Para o historiador Manolo Florentino, a entrevista com o presidente transmitida pela TV Globo no último domingo revelou "o medo estampado nos olhos do Lula". As recorrentes metáforas, defende o professor da Universidade Federal do Rio de Janeiro, vieram acompanhadas de uma atitude permanentemente defensiva, de uma "dubiedade primária" e careceram da autoconfiança que dava corpo ao antigo discurso do petista.
"São signos de quem sabe que errou, em todos os sentidos: politicamente, eticamente e como líder", diz. "Agora ele sabe disso."
(RAFAEL CARIELLO)
 

Folha - Como o sr. avalia a entrevista?
Manolo Florentino -
O que ficou claro ali foi o medo estampado nos olhos do Lula. Isso ficou claro para todo mundo. E a defensiva permanente, como resultado desse medo. Ambas as coisas são signos de quem sabe que errou, em todos os sentidos: politicamente, eticamente e como líder.

Folha - Dá para dizer que o presidente tergiversava?
Florentino -
Ele foi muito comum. Ele reiterou duas coisas que são muito próprias do seu discurso. Primeiro aquelas metáforas de sentido comum, via de regra referentes ao futebol, que em última instância só fazem esterilizar o discurso político. E, o que achei terrível para ele, a dubiedade primária. Quando Lula diz, por exemplo, que não sabe se vai se candidatar e, na pergunta seguinte, diz que vai colher o que plantou... Imagino que ele não vá colher grama, não é? O que ele está tentando colher é a reeleição.

Folha - Como se explica a dubiedade e a fuga das perguntas?
Florentino -
Signo de quem sabe que errou em todos os sentidos. Agora ele sabe disso. Agora não há mais aquela autoconfiança, que podia ter um fundamento nas fantasias do Lula, do PT. Isso ficou esvaziado. Agora ele sabe que não tem conteúdo, que não tem projeto. Essa consciência é que criou esse profundo medo.

Folha - Que efeito isso pode ter para a opinião pública?
Florentino -
O resultado é piorar ainda mais a imagem do presidente da República com os formadores de opinião. Sempre que ele fala, todos esses reiterados erros vêm à tona.

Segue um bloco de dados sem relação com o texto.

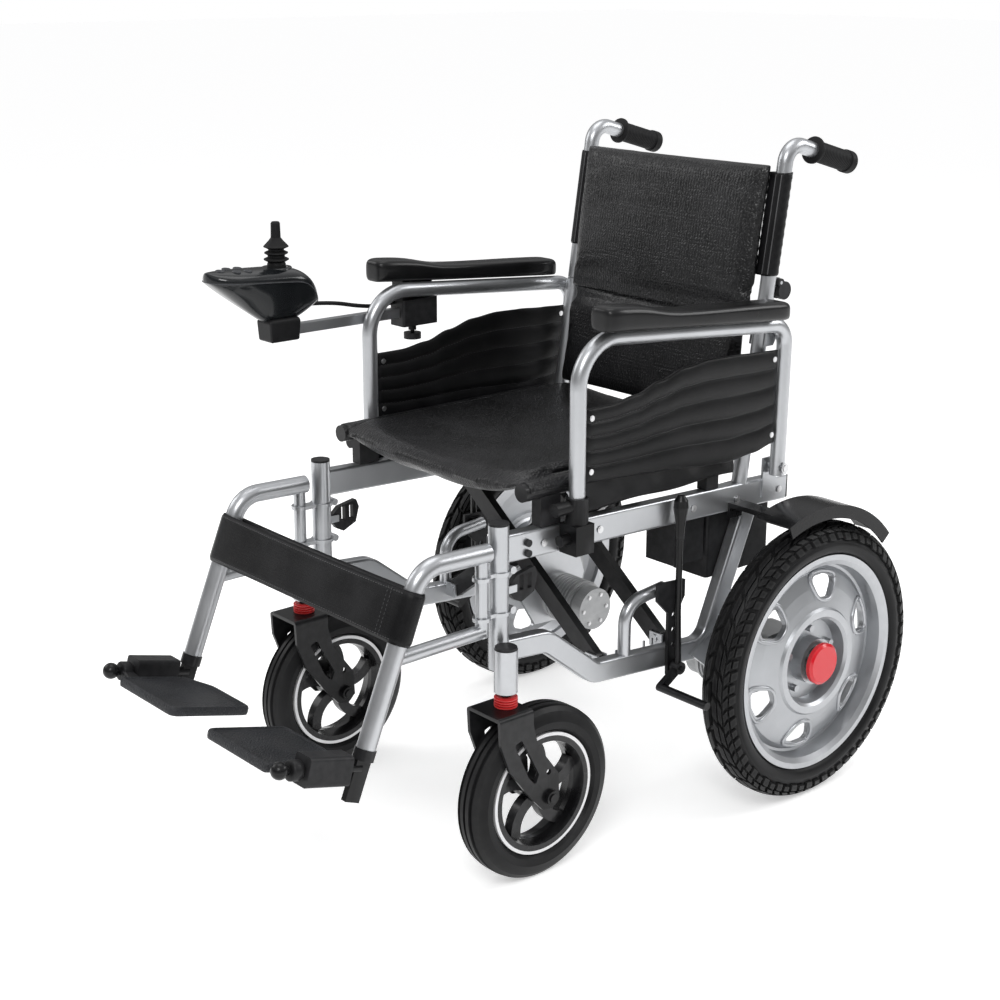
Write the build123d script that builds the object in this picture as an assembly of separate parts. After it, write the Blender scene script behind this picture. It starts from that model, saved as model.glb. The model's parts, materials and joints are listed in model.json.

Uma entrevista como essa tem um impacto maior, mais imediato, nesse grupo, mas aos poucos chega à base da pirâmide -não tenha dúvida disso.

Folha - Lula diz que pede a Deus que, "quando terminar tudo isso", aqueles que o acusaram lhe peçam desculpas. Como o sr. vê o pedido?
Florentino -
Peço a Deus que o perdoe. Mais nada. Porque ele só pode pedir isso a Deus, a mais ninguém.

Folha - Na entrevista, como em outras ocasiões, o presidente parece colocar o seu governo em absoluto destaque na história do país, totalmente distinto e "refundador". Como se explica isso?
Florentino -
Isso é um traço da geração de 1968, que não é a do Lula, mas que ele, em última instância, encarna. A geração de 68 está no poder. O problema é que, na hora de apresentar projetos para o país, cadê? Há muito disso: a falha de uma geração que não tinha projetos, mas apenas palavras de ordem.